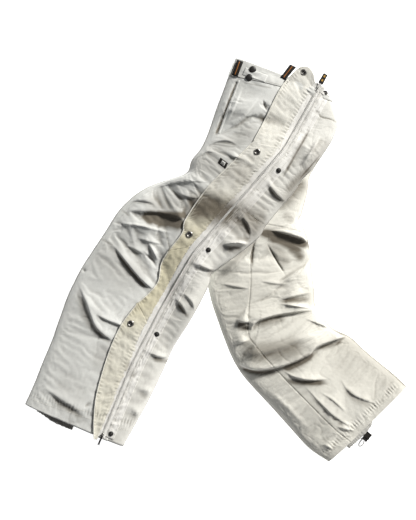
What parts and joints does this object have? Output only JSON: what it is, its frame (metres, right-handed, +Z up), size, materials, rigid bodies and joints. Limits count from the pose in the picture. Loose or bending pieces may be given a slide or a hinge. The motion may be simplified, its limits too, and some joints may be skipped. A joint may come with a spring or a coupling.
{
  "type": "ski pants",
  "caption": "Full side-zip ski pants lying flat on one side, left leg stepping forward, with the storm flap unsnapped and laid open along the closed zip.",
  "frame": {"origin": "under the middle of the outline's box, on the surface that the pants lie on", "axes": "+Y towards the waist, +X towards the wearer's back, +Z up from the surface through the uppermost left leg"},
  "size_m": [0.922, 0.976, 0.062],
  "materials": {
    "shell": "matt twill, off-white",
    "lining": "matt, pale yellow-cream",
    "zip": "satin white",
    "black_plastic": "satin black",
    "snap_metal": "dull nickel",
    "webbing": "woven black-brown with an orange stripe",
    "gaiter": "elastic, dark olive grey",
    "pull": "matt black with ochre marks",
    "label": "matt black and white"
  },
  "bodies": {
    "hips_and_left_leg": {"waistband_left_front": "shell", "waistband_left_back": "shell", "waistband_right": "shell", "left_hip_front_panel": "shell", "left_thigh_front_panel": "shell", "left_knee_front_panel": "shell", "left_shin_front_panel": "shell", "left_yoke_panel": "shell", "left_seat_panel": "shell", "left_thigh_back_panel": "shell", "left_calf_panel": "shell", "left_inner_thigh_panel": "shell", "left_inner_shin_panel": "shell", "right_hip_panel": "shell", "left_gaiter": "gaiter", "zip_chain": "zip", "zip_tape_front": "zip", "zip_tape_back": "zip", "zip_placket": "shell", "zip_stud_1": "black_plastic", "zip_stud_2": "black_plastic", "zip_stud_3": "black_plastic", "zip_stud_4": "black_plastic", "zip_stud_5": "black_plastic", "waist_snap_upper": "black_plastic", "waist_snap_lower": "black_plastic", "belt_loop_front": "webbing", "belt_loop_side": "webbing", "hand_pocket_welt": "shell", "thigh_label": "label", "waist_tab": "shell"},
    "flap_waist_section": {"flap_waist": "lining", "flap_snap_socket_1": "snap_metal"},
    "flap_thigh_section": {"flap_thigh": "lining", "flap_snap_socket_2": "snap_metal", "flap_snap_socket_3": "snap_metal"},
    "flap_knee_section": {"flap_knee": "lining"},
    "flap_shin_section": {"flap_shin": "lining", "flap_snap_socket_4": "snap_metal"},
    "top_slider": {"top_slider_body": "zip"},
    "top_pull": {"top_slider_pull": "pull"},
    "bottom_slider": {"bottom_slider_body": "zip"},
    "bottom_pull": {"bottom_slider_pull": "pull"},
    "right_thigh": {"right_thigh_outer_panel": "shell", "right_thigh_front_panel": "shell", "right_thigh_back_panel": "shell"},
    "right_shin": {"right_shin_outer_panel": "shell", "right_shin_front_panel": "shell", "right_calf_panel": "shell", "right_gaiter": "gaiter", "hook_webbing": "webbing"},
    "boot_hook": {"boot_lace_hook": "snap_metal"}
  },
  "joints": [
    {"name": "flap_thigh_fold", "type": "hinge", "parent": "hips_and_left_leg", "child": "flap_thigh_section", "pos_m": [0.154, 0.265, 0.05991], "axis": [0.6749, 0.7379, -0.0045], "range_deg": [0, 184]},
    {"name": "flap_waist_fold", "type": "hinge", "parent": "hips_and_left_leg", "child": "flap_waist_section", "pos_m": [0.239, 0.421, 0.02593], "axis": [0.4734, 0.8688, -0.1451], "range_deg": [0, 169.3]},
    {"name": "flap_knee_fold", "type": "hinge", "parent": "hips_and_left_leg", "child": "flap_knee_section", "pos_m": [-0.06, 0.031, 0.05341], "axis": [0.494, 0.8645, 0.0925], "range_deg": [0, 178.5]},
    {"name": "flap_shin_fold", "type": "hinge", "parent": "hips_and_left_leg", "child": "flap_shin_section", "pos_m": [-0.164, -0.151, 0.03419], "axis": [0.3939, 0.9191, 0.0136], "range_deg": [0, 180.4]},
    {"name": "top_slider_travel", "type": "slide", "parent": "hips_and_left_leg", "child": "top_slider", "axis": [-0.4813, -0.863, 0.1535], "range_m": [0, 0.13]},
    {"name": "top_pull_swing", "type": "hinge", "parent": "top_slider", "child": "top_pull", "pos_m": [0.24715, 0.4141, 0.02448], "axis": [0.8733, -0.4871, 0], "range_deg": [0, 172]},
    {"name": "bottom_slider_travel", "type": "slide", "parent": "hips_and_left_leg", "child": "bottom_slider", "axis": [0.386, 0.9224, 0.0163], "range_m": [0, 0.15]},
    {"name": "bottom_pull_swing", "type": "hinge", "parent": "bottom_slider", "child": "bottom_pull", "pos_m": [-0.27191, -0.42262, 0.02862], "axis": [-0.9225, 0.386, 0], "range_deg": [0, 178]},
    {"name": "right_hip_swing", "type": "hinge", "parent": "hips_and_left_leg", "child": "right_thigh", "pos_m": [0.102, 0.165, 0], "axis": [0, 0, 1], "range_deg": [0, 16]},
    {"name": "right_knee_bend", "type": "hinge", "parent": "right_thigh", "child": "right_shin", "pos_m": [0.112, -0.088, 0], "axis": [0, 0, 1], "range_deg": [-30, 30]},
    {"name": "boot_hook_swing", "type": "hinge", "parent": "right_shin", "child": "boot_hook", "pos_m": [0.36, -0.433, 0.0085], "axis": [-0.7828, 0.6222, 0], "range_deg": [0, 110]}
  ],
  "couplings": [
    {"joint": "flap_waist_fold", "follows": "flap_thigh_fold", "ratio": 0.92},
    {"joint": "flap_knee_fold", "follows": "flap_thigh_fold", "ratio": 0.97},
    {"joint": "flap_shin_fold", "follows": "flap_thigh_fold", "ratio": 0.98}
  ]
}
---------------
● **Request**
Extract every line above exactly as it stands.

● **Response**
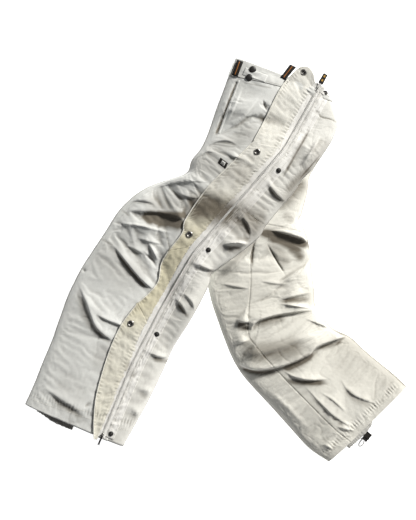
What parts and joints does this object have? Output only JSON: what it is, its frame (metres, right-handed, +Z up), size, materials, rigid bodies and joints. Limits count from the pose in the picture. Loose or bending pieces may be given a slide or a hinge. The motion may be simplified, its limits too, and some joints may be skipped. A joint may come with a spring or a coupling.
{
  "type": "ski pants",
  "caption": "Full side-zip ski pants lying flat on one side, left leg stepping forward, with the storm flap unsnapped and laid open along the closed zip.",
  "frame": {"origin": "under the middle of the outline's box, on the surface that the pants lie on", "axes": "+Y towards the waist, +X towards the wearer's back, +Z up from the surface through the uppermost left leg"},
  "size_m": [0.922, 0.976, 0.062],
  "materials": {
    "shell": "matt twill, off-white",
    "lining": "matt, pale yellow-cream",
    "zip": "satin white",
    "black_plastic": "satin black",
    "snap_metal": "dull nickel",
    "webbing": "woven black-brown with an orange stripe",
    "gaiter": "elastic, dark olive grey",
    "pull": "matt black with ochre marks",
    "label": "matt black and white"
  },
  "bodies": {
    "hips_and_left_leg": {"waistband_left_front": "shell", "waistband_left_back": "shell", "waistband_right": "shell", "left_hip_front_panel": "shell", "left_thigh_front_panel": "shell", "left_knee_front_panel": "shell", "left_shin_front_panel": "shell", "left_yoke_panel": "shell", "left_seat_panel": "shell", "left_thigh_back_panel": "shell", "left_calf_panel": "shell", "left_inner_thigh_panel": "shell", "left_inner_shin_panel": "shell", "right_hip_panel": "shell", "left_gaiter": "gaiter", "zip_chain": "zip", "zip_tape_front": "zip", "zip_tape_back": "zip", "zip_placket": "shell", "zip_stud_1": "black_plastic", "zip_stud_2": "black_plastic", "zip_stud_3": "black_plastic", "zip_stud_4": "black_plastic", "zip_stud_5": "black_plastic", "waist_snap_upper": "black_plastic", "waist_snap_lower": "black_plastic", "belt_loop_front": "webbing", "belt_loop_side": "webbing", "hand_pocket_welt": "shell", "thigh_label": "label", "waist_tab": "shell"},
    "flap_waist_section": {"flap_waist": "lining", "flap_snap_socket_1": "snap_metal"},
    "flap_thigh_section": {"flap_thigh": "lining", "flap_snap_socket_2": "snap_metal", "flap_snap_socket_3": "snap_metal"},
    "flap_knee_section": {"flap_knee": "lining"},
    "flap_shin_section": {"flap_shin": "lining", "flap_snap_socket_4": "snap_metal"},
    "top_slider": {"top_slider_body": "zip"},
    "top_pull": {"top_slider_pull": "pull"},
    "bottom_slider": {"bottom_slider_body": "zip"},
    "bottom_pull": {"bottom_slider_pull": "pull"},
    "right_thigh": {"right_thigh_outer_panel": "shell", "right_thigh_front_panel": "shell", "right_thigh_back_panel": "shell"},
    "right_shin": {"right_shin_outer_panel": "shell", "right_shin_front_panel": "shell", "right_calf_panel": "shell", "right_gaiter": "gaiter", "hook_webbing": "webbing"},
    "boot_hook": {"boot_lace_hook": "snap_metal"}
  },
  "joints": [
    {"name": "flap_thigh_fold", "type": "hinge", "parent": "hips_and_left_leg", "child": "flap_thigh_section", "pos_m": [0.154, 0.265, 0.05991], "axis": [0.6749, 0.7379, -0.0045], "range_deg": [0, 184]},
    {"name": "flap_waist_fold", "type": "hinge", "parent": "hips_and_left_leg", "child": "flap_waist_section", "pos_m": [0.239, 0.421, 0.02593], "axis": [0.4734, 0.8688, -0.1451], "range_deg": [0, 169.3]},
    {"name": "flap_knee_fold", "type": "hinge", "parent": "hips_and_left_leg", "child": "flap_knee_section", "pos_m": [-0.06, 0.031, 0.05341], "axis": [0.494, 0.8645, 0.0925], "range_deg": [0, 178.5]},
    {"name": "flap_shin_fold", "type": "hinge", "parent": "hips_and_left_leg", "child": "flap_shin_section", "pos_m": [-0.164, -0.151, 0.03419], "axis": [0.3939, 0.9191, 0.0136], "range_deg": [0, 180.4]},
    {"name": "top_slider_travel", "type": "slide", "parent": "hips_and_left_leg", "child": "top_slider", "axis": [-0.4813, -0.863, 0.1535], "range_m": [0, 0.13]},
    {"name": "top_pull_swing", "type": "hinge", "parent": "top_slider", "child": "top_pull", "pos_m": [0.24715, 0.4141, 0.02448], "axis": [0.8733, -0.4871, 0], "range_deg": [0, 172]},
    {"name": "bottom_slider_travel", "type": "slide", "parent": "hips_and_left_leg", "child": "bottom_slider", "axis": [0.386, 0.9224, 0.0163], "range_m": [0, 0.15]},
    {"name": "bottom_pull_swing", "type": "hinge", "parent": "bottom_slider", "child": "bottom_pull", "pos_m": [-0.27191, -0.42262, 0.02862], "axis": [-0.9225, 0.386, 0], "range_deg": [0, 178]},
    {"name": "right_hip_swing", "type": "hinge", "parent": "hips_and_left_leg", "child": "right_thigh", "pos_m": [0.102, 0.165, 0], "axis": [0, 0, 1], "range_deg": [0, 16]},
    {"name": "right_knee_bend", "type": "hinge", "parent": "right_thigh", "child": "right_shin", "pos_m": [0.112, -0.088, 0], "axis": [0, 0, 1], "range_deg": [-30, 30]},
    {"name": "boot_hook_swing", "type": "hinge", "parent": "right_shin", "child": "boot_hook", "pos_m": [0.36, -0.433, 0.0085], "axis": [-0.7828, 0.6222, 0], "range_deg": [0, 110]}
  ],
  "couplings": [
    {"joint": "flap_waist_fold", "follows": "flap_thigh_fold", "ratio": 0.92},
    {"joint": "flap_knee_fold", "follows": "flap_thigh_fold", "ratio": 0.97},
    {"joint": "flap_shin_fold", "follows": "flap_thigh_fold", "ratio": 0.98}
  ]
}